**Supplied material:**
☆ ☆ ☆ ☆ ☆
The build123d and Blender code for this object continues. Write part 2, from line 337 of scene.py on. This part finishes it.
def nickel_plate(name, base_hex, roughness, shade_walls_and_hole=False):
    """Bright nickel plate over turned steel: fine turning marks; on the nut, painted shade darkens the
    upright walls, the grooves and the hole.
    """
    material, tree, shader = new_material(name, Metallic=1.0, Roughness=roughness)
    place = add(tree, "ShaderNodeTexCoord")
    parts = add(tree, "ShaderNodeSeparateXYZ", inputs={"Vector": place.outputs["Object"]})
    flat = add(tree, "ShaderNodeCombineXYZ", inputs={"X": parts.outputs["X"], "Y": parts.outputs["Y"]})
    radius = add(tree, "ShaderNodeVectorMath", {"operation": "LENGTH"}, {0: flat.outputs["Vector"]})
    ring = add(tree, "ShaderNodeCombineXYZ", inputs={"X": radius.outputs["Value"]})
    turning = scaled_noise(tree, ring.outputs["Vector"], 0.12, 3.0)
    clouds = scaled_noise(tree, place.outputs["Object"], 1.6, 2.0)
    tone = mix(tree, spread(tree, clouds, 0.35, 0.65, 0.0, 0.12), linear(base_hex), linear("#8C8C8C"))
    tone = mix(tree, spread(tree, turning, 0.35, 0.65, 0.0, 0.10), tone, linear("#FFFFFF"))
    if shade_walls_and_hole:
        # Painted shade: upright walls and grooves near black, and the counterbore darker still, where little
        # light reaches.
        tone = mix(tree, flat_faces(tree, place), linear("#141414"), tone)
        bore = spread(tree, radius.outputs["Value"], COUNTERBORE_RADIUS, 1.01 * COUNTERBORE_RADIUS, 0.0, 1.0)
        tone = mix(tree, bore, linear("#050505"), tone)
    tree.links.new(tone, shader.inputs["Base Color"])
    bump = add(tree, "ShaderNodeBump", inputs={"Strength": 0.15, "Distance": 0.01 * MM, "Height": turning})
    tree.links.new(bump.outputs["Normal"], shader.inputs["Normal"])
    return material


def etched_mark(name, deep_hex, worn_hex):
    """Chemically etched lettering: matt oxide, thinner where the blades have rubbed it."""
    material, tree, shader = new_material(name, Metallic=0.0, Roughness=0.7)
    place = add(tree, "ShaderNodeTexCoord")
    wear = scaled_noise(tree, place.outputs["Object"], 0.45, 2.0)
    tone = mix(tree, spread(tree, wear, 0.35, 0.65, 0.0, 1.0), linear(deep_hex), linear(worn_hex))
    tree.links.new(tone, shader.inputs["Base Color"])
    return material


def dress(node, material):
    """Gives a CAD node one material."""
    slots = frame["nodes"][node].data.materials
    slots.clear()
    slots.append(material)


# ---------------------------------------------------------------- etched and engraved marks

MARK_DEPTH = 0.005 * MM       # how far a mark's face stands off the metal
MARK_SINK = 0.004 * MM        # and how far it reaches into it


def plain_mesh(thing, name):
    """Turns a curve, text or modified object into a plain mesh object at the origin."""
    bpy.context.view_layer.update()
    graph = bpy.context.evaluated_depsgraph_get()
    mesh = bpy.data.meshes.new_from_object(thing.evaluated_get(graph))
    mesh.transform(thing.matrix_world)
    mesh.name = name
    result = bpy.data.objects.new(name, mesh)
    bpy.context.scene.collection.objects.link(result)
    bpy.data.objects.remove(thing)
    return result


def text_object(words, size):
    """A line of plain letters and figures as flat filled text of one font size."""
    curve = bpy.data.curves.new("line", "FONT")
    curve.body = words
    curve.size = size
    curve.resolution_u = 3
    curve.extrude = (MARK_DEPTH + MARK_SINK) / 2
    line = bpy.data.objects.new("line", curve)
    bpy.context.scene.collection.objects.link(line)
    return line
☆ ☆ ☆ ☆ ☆
**What you will do:** Write the whole listing out again. Keep every line exactly as it is.

**The output:**
The build123d and Blender code for this object continues. Write part 2, from line 337 of scene.py on. This part finishes it.
def nickel_plate(name, base_hex, roughness, shade_walls_and_hole=False):
    """Bright nickel plate over turned steel: fine turning marks; on the nut, painted shade darkens the
    upright walls, the grooves and the hole.
    """
    material, tree, shader = new_material(name, Metallic=1.0, Roughness=roughness)
    place = add(tree, "ShaderNodeTexCoord")
    parts = add(tree, "ShaderNodeSeparateXYZ", inputs={"Vector": place.outputs["Object"]})
    flat = add(tree, "ShaderNodeCombineXYZ", inputs={"X": parts.outputs["X"], "Y": parts.outputs["Y"]})
    radius = add(tree, "ShaderNodeVectorMath", {"operation": "LENGTH"}, {0: flat.outputs["Vector"]})
    ring = add(tree, "ShaderNodeCombineXYZ", inputs={"X": radius.outputs["Value"]})
    turning = scaled_noise(tree, ring.outputs["Vector"], 0.12, 3.0)
    clouds = scaled_noise(tree, place.outputs["Object"], 1.6, 2.0)
    tone = mix(tree, spread(tree, clouds, 0.35, 0.65, 0.0, 0.12), linear(base_hex), linear("#8C8C8C"))
    tone = mix(tree, spread(tree, turning, 0.35, 0.65, 0.0, 0.10), tone, linear("#FFFFFF"))
    if shade_walls_and_hole:
        # Painted shade: upright walls and grooves near black, and the counterbore darker still, where little
        # light reaches.
        tone = mix(tree, flat_faces(tree, place), linear("#141414"), tone)
        bore = spread(tree, radius.outputs["Value"], COUNTERBORE_RADIUS, 1.01 * COUNTERBORE_RADIUS, 0.0, 1.0)
        tone = mix(tree, bore, linear("#050505"), tone)
    tree.links.new(tone, shader.inputs["Base Color"])
    bump = add(tree, "ShaderNodeBump", inputs={"Strength": 0.15, "Distance": 0.01 * MM, "Height": turning})
    tree.links.new(bump.outputs["Normal"], shader.inputs["Normal"])
    return material


def etched_mark(name, deep_hex, worn_hex):
    """Chemically etched lettering: matt oxide, thinner where the blades have rubbed it."""
    material, tree, shader = new_material(name, Metallic=0.0, Roughness=0.7)
    place = add(tree, "ShaderNodeTexCoord")
    wear = scaled_noise(tree, place.outputs["Object"], 0.45, 2.0)
    tone = mix(tree, spread(tree, wear, 0.35, 0.65, 0.0, 1.0), linear(deep_hex), linear(worn_hex))
    tree.links.new(tone, shader.inputs["Base Color"])
    return material


def dress(node, material):
    """Gives a CAD node one material."""
    slots = frame["nodes"][node].data.materials
    slots.clear()
    slots.append(material)


# ---------------------------------------------------------------- etched and engraved marks

MARK_DEPTH = 0.005 * MM       # how far a mark's face stands off the metal
MARK_SINK = 0.004 * MM        # and how far it reaches into it


def plain_mesh(thing, name):
    """Turns a curve, text or modified object into a plain mesh object at the origin."""
    bpy.context.view_layer.update()
    graph = bpy.context.evaluated_depsgraph_get()
    mesh = bpy.data.meshes.new_from_object(thing.evaluated_get(graph))
    mesh.transform(thing.matrix_world)
    mesh.name = name
    result = bpy.data.objects.new(name, mesh)
    bpy.context.scene.collection.objects.link(result)
    bpy.data.objects.remove(thing)
    return result


def text_object(words, size):
    """A line of plain letters and figures as flat filled text of one font size."""
    curve = bpy.data.curves.new("line", "FONT")
    curve.body = words
    curve.size = size
    curve.resolution_u = 3
    curve.extrude = (MARK_DEPTH + MARK_SINK) / 2
    line = bpy.data.objects.new("line", curve)
    bpy.context.scene.collection.objects.link(line)
    return line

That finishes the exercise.